Analysts confirmed to Al Jazeera Net that statements from McDonald's officials about their operations in the Middle East are evidence of the financial impact the boycott has had on their financial results and those of other companies supporting Israel.

Mustafa Fahmi, CEO of Strategy and Emerging Markets at Fortress Investment Group, stated that "these statements are a clear acknowledgment of the boycott’s adverse reflection on McDonald's and other companies like Starbucks."

He added that this could preempt any shock that might emerge when annual financial results for McDonald's and other companies are announced, given the clear and direct impact of the boycott.

Decline

Fahmi pointed out that any negative financial results in terms of revenue, profits, and distributions would lead to a decline in the company's share value.

Following the CEO's remarks, McDonald's shares fell about 1% to close at $291.74 in Thursday's session.

The stock continued to lose value, falling to $289.04 at the end of Friday's session, ranking among the weakest performance stocks at the close with a similar decline of about 1%.

Since the launch of the "Operation Al Aqsa Flood" on October 7, 2023, through Friday, January 5, McDonald's stock has lost in 25 trading sessions and recorded its lowest level during this period on October 12, 2023, when it reached $245.88.

Fahmi expects that the performance of regional branches and franchisees of companies affected by the boycott may have been impacted by at least 70%, given the war and boycott lasting more than 90 days, approximately a full financial quarter.

He expressed his conviction that the effects would extend to the operational strength, employment, and wages of these companies and anticipated these negative impacts to include "at least the first quarter of 2024".

McDonald's stands as one of the world's most famous brands, closely linked to the United States, though the vast majority of its restaurants are owned by individuals or local companies under a franchise system.

By the fiscal year 2022, the company had granted franchise and operating rights for about 40,275 McDonald's restaurants in over 100 countries.

The fast-food chain achieved a total annual revenue of $23.18 billion the year before last.

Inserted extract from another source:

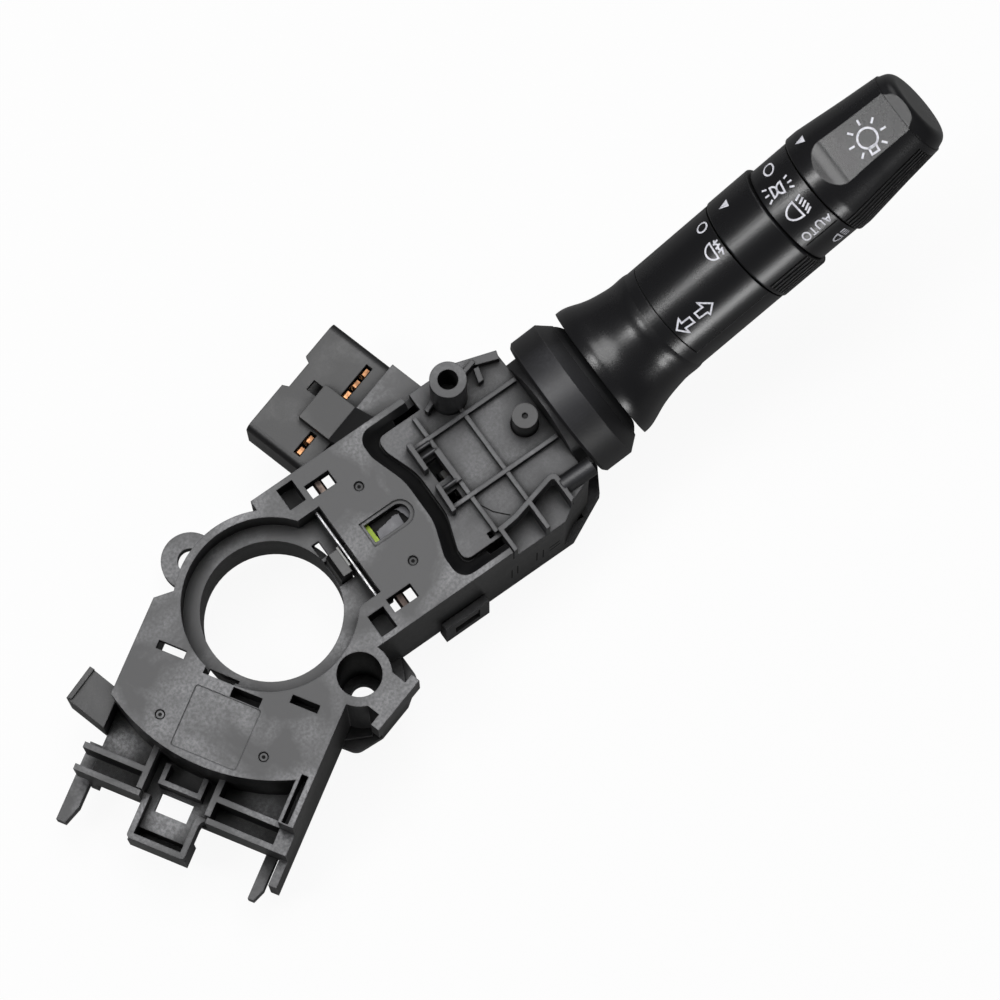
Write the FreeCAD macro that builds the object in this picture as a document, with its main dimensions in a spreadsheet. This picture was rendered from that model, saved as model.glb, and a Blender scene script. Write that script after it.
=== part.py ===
import FreeCAD, Part
import Sketcher
import math
import os
import re

# Combination stalk switch of a steering column, in millimetres.
# The origin is the column axis, midway between the two column screws, on the mounting plane.
# +Z follows the column axis towards the driver and +X points to the side of the stalk.

Vector = FreeCAD.Vector
doc = FreeCAD.newDocument("stalk_switch")
sheet = doc.addObject("Spreadsheet::Sheet", "Sizes")
size_names = []
sub_parts = []


def sizes(**values):
    """Write driving dimensions into the sheet, in millimetres, degrees or a plain count."""
    for name, value in values.items():
        size_names.append(name)
        cell = "B%d" % len(size_names)
        sheet.set("A%d" % len(size_names), name.replace("_", " "))
        sheet.set(cell, str(value))
        sheet.setAlias(cell, name)
    sheet.recompute()


def formula(words):
    """Point every size name in a formula at its cell of the sheet."""
    def cell(found):
        name = found.group()
        return "Sizes." + name if name in size_names else name
    return re.sub(r"[a-z][a-z_0-9]*", cell, str(words))


def amount(words):
    """The present value of a formula."""
    return float(sheet.evalExpression(formula(words)))


def shifted(x="0", y="0", z="0", axis="z", angle="0"):
    """A move to x, y, z with a turn about one axis, as a formula for a placement."""
    turn = {"x": "1; 0; 0", "y": "0; 1; 0", "z": "0; 0; 1"}[axis]
    text = "create(<<placement>>; create(<<vector>>; %s; %s; %s); create(<<vector>>; %s); %s)"
    return text % (x, y, z, turn, angle)


def body(label, frame):
    """A new sub-part of its own, standing in one of the frames below."""
    piece = doc.addObject("PartDesign::Body", label)
    piece.Label = label
    piece.AllowCompound = True
    piece.setExpression("Placement", formula(frame))
    sub_parts.append(piece)
    return piece


def corner_points(corners):
    """Where each side of a rounded outline starts and ends, and where its arcs turn."""
    points = [Vector(amount(corner[0]), amount(corner[1]), 0) for corner in corners]
    turns = []
    for number, corner in enumerate(corners):
        here = points[number]
        if len(corner) < 3:
            turns.append((here, here, None, 0.0, True))
            continue
        back = points[number - 1].sub(here).normalize()
        ahead = points[(number + 1) % len(points)].sub(here).normalize()
        radius = amount(corner[2])
        half = back.getAngle(ahead) / 2
        reach = radius / math.tan(half)
        middle = back.add(ahead).normalize()
        centre = here.add(middle.multiply(radius / math.sin(half)))
        left_turn = back.x * ahead.y - back.y * ahead.x < 0
        entry = here.add(Vector(back).multiply(reach))
        leave = here.add(Vector(ahead).multiply(reach))
        turns.append((entry, leave, centre, radius, left_turn))
    return points, turns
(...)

In a similar vein, shares of Starbucks decreased by 0.6% last Friday, closing at $92.99, which is the lowest level since the November 1st session.

From the launch of "Operation Al Aqsa Flood" to last Friday's session, Starbucks shares have declined in 37 sessions while recovering in another 26 sessions.

The global coffee company's market capitalization lost billions of dollars due to the impact of the boycott, workers' strikes for wage updates, and failed marketing campaigns.

Support for Local Products

While the boycott has affected brands supporting Israel, it has also presented an opportunity to support local alternative products.

There has been increased demand for several local products in Arab countries, with calls to sustain and develop these products to compete in terms of quality and cost.

Some Western brands have felt the impact of the boycott in countries like Egypt, Jordan, and others, which has now spread to some non-Arab nations, including Malaysia.

Walid Faqih, Investment Manager at Al Ahli Brokerage, believes that the boycott campaigns could provide an opportunity for Arab local companies and products, especially if these circumstances are utilized and similar products to those offered by major foreign companies are introduced.

Speaking to Al Jazeera Net, Faqih suggested that similar experiences in Russia, when large global companies like McDonald's and Starbucks withdrew following the war on Ukraine as a form of sanctions, led to the replacement with local products of identical form and style.

Faqih did not rule out the possibility that Arab markets could reach a "replacement" phase of foreign products with domestic ones but emphasized that this requires offering a product of similar quality at a lower price.

He saw that providing an alternative product would enhance the chance of successful boycott campaigns against brands supporting Israel.